The Podcast and the Public Conversation: Considering the Slate Political Gabfest

Curator's Note

A great deal has been said about what distinguishes podcasts from other media, for example, radio. After “ten years of podcasting,” however, just as interesting is the variety within the medium: the different genres of podcasts and their relationship to an audience and media ecosystem. The accompanying clip, for example, provides one testimonial from Steven Colbert about his strangely intimate relationship with Slate’s Political Gabfest. Colbert isn’t alone. Gabfest fans line up around the block to attend the program's periodic live shows.

The Political Gabfest is an archetype for the upper-middle-brow roundtable genre. Slate pioneered the format and continues to invest in podcasts. Its longest running podcast, the Political Gabfest weekly covers three current political topics in 15-20 minute segments, discussed by its hosts Emily Bazelon, John Dickerson, and David Plotz. According to Andy Bowers, the program’s producer, it aims to capture the wit and spontaneity of an editorial meeting or reporters talking at a bar after work. In this sense, the Gabfest offers its listeners the voyeuristic experience of overhearing journalists offer unguarded opinions in a convivial but rigorous conversation. The Gabfest has an unmistakable centrist-left orientation, but the hosts, particularly Plotz, revel in playing devil’s advocate and happily muse about the soundness of their own views, inviting objections from their colleagues (as they did in a recent episode mulling over whether Pam Geller is a free speech hero). Erika Fry has reported that the hosts, by design, aim to keep their conversations spontaneous. Fry writes, quoting the hosts, “Dickerson likens Gabfest conversations to story meetings or ‘puzzling out something’ in public. ‘We all feel very comfortable not being sure of an answer and working things out,’ adds Bazelon.” The current economics of podcasts are such that they cost little to produce and distribute, can be relatively long-running, and need only attract a niche market to be successful. Unlike NPR programs, native digital podcasts need not put on the pretense of centrist “objectivity” for fear of offending a broad audience. The Gabfest’s length and open conversational format also means that it, unlike explicitly partisan “news” sources, can ask hard questions without resorting to canned sound bites or rhetorical hobbyhorses.
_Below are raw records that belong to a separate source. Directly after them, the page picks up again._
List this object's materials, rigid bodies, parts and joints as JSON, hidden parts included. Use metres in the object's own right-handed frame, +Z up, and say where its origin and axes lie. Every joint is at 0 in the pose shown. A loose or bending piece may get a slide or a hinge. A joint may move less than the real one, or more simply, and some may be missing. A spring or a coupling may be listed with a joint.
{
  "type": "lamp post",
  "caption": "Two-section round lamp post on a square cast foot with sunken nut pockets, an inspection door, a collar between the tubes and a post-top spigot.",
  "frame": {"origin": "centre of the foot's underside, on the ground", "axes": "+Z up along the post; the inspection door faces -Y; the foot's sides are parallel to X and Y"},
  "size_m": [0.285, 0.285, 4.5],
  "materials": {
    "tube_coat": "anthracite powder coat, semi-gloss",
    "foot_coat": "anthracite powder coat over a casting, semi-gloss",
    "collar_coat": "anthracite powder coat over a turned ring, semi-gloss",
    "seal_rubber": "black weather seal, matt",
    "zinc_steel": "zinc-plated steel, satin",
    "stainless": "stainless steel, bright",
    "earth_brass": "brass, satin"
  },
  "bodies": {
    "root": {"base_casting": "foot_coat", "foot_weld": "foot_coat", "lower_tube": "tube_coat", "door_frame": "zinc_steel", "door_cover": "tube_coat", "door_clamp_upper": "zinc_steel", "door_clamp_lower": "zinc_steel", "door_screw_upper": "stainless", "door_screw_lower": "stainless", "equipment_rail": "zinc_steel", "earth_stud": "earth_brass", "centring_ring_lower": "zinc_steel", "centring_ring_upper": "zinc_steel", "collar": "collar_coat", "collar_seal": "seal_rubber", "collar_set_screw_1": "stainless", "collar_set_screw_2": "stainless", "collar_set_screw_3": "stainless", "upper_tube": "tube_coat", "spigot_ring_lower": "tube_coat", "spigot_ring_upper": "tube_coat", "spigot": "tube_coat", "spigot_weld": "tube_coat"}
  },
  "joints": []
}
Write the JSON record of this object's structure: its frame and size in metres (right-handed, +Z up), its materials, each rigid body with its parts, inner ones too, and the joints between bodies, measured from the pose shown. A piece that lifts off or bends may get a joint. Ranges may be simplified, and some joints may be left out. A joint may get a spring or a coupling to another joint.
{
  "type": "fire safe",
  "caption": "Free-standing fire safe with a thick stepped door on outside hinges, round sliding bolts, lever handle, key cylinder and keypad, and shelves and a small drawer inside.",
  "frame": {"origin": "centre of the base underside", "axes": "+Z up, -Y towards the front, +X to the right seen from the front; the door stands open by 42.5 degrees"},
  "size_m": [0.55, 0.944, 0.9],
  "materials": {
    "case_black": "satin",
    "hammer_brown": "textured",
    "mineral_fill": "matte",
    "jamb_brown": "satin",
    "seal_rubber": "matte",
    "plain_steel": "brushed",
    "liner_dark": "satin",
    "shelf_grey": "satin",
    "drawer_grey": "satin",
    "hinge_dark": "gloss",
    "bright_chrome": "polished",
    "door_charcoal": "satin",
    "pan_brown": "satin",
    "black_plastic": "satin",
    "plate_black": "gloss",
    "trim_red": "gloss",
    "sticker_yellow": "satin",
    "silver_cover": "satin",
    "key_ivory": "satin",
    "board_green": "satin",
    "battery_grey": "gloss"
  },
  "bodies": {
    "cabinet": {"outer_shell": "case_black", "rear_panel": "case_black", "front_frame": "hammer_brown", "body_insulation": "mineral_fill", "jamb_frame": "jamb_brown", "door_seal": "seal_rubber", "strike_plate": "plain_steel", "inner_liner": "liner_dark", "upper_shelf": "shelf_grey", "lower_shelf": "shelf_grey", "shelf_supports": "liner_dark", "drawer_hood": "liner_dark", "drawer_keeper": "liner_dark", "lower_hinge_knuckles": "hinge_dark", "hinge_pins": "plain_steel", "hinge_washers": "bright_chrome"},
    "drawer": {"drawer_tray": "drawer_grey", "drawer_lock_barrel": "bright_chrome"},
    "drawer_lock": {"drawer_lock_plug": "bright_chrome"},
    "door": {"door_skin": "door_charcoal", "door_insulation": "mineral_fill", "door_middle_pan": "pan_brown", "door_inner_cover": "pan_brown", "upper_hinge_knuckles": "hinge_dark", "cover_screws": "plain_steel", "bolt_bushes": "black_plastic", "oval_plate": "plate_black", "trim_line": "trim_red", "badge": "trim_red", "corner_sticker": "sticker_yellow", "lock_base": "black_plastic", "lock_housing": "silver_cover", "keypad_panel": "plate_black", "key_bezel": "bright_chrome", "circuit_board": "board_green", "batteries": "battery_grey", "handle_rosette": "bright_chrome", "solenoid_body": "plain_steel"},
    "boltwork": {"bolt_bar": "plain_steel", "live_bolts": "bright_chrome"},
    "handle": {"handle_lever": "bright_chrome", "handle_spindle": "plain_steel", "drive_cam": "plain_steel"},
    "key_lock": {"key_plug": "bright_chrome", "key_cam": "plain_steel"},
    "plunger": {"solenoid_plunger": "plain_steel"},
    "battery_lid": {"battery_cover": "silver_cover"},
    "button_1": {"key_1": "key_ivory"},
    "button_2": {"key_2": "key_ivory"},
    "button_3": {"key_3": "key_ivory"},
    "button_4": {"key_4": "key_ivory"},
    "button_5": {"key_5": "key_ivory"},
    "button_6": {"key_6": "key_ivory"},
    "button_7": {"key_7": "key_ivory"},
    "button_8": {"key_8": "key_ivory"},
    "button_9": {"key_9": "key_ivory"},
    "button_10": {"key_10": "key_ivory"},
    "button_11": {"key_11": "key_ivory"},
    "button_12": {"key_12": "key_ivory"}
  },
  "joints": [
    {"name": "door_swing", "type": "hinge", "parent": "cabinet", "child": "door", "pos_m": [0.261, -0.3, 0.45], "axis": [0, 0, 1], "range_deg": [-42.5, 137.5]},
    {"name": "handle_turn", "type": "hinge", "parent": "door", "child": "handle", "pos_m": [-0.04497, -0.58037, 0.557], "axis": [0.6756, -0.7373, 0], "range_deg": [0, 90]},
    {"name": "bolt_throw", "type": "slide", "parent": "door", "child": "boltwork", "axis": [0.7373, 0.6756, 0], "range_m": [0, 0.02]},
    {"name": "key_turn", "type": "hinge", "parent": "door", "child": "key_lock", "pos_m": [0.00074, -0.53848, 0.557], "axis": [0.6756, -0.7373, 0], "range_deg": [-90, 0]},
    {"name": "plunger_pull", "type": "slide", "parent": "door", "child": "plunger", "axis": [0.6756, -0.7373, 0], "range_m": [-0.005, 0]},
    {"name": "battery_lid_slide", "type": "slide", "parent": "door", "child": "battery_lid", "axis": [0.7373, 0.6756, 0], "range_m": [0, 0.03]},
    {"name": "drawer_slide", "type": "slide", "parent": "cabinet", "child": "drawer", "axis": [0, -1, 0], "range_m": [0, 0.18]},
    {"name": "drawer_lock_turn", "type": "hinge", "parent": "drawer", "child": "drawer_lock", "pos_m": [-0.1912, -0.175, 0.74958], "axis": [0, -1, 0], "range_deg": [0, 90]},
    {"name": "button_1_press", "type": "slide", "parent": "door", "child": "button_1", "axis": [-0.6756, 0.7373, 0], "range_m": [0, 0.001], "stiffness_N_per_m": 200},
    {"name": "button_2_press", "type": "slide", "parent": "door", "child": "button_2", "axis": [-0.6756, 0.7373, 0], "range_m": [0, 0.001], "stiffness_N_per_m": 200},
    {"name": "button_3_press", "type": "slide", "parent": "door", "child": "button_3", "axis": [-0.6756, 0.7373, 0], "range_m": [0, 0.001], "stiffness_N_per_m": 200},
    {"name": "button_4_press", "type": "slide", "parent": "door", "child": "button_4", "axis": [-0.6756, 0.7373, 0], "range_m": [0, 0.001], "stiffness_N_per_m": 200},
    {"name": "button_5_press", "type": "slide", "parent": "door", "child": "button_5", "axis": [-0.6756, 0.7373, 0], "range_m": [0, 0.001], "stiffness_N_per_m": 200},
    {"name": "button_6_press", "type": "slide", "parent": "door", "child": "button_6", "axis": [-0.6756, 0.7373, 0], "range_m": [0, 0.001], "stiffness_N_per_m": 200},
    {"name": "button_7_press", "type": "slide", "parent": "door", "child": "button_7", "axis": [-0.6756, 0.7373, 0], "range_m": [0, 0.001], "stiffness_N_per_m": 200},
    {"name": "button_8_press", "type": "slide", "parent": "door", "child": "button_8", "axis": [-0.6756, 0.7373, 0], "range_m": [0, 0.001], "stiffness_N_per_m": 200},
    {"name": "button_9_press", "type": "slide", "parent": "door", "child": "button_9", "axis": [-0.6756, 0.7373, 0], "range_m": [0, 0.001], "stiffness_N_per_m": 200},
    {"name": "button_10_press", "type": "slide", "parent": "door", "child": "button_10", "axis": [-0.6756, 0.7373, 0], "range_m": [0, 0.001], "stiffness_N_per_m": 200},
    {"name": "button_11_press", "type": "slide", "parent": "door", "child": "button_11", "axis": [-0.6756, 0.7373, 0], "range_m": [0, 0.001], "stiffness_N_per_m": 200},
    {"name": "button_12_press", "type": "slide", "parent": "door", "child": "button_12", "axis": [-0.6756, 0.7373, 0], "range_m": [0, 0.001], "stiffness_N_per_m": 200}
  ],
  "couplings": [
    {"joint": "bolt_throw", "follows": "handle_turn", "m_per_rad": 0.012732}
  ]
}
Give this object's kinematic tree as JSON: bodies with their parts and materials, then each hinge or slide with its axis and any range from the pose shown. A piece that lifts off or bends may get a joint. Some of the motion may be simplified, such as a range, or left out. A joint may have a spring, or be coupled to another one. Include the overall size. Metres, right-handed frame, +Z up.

Podcasts as a medium might offer exciting possibilities for reimagining the public dialogue, especially in politics. However, most of top news and politics downloads on iTunes are familiar names in familiar formats: NPR, BBC, Meet the Press, The Economist, Bill Maher, Rachel Maddow, Glen Beck, etc. It is an open question whether, after another ten years of podcasting, the conversation will look much the same or much different.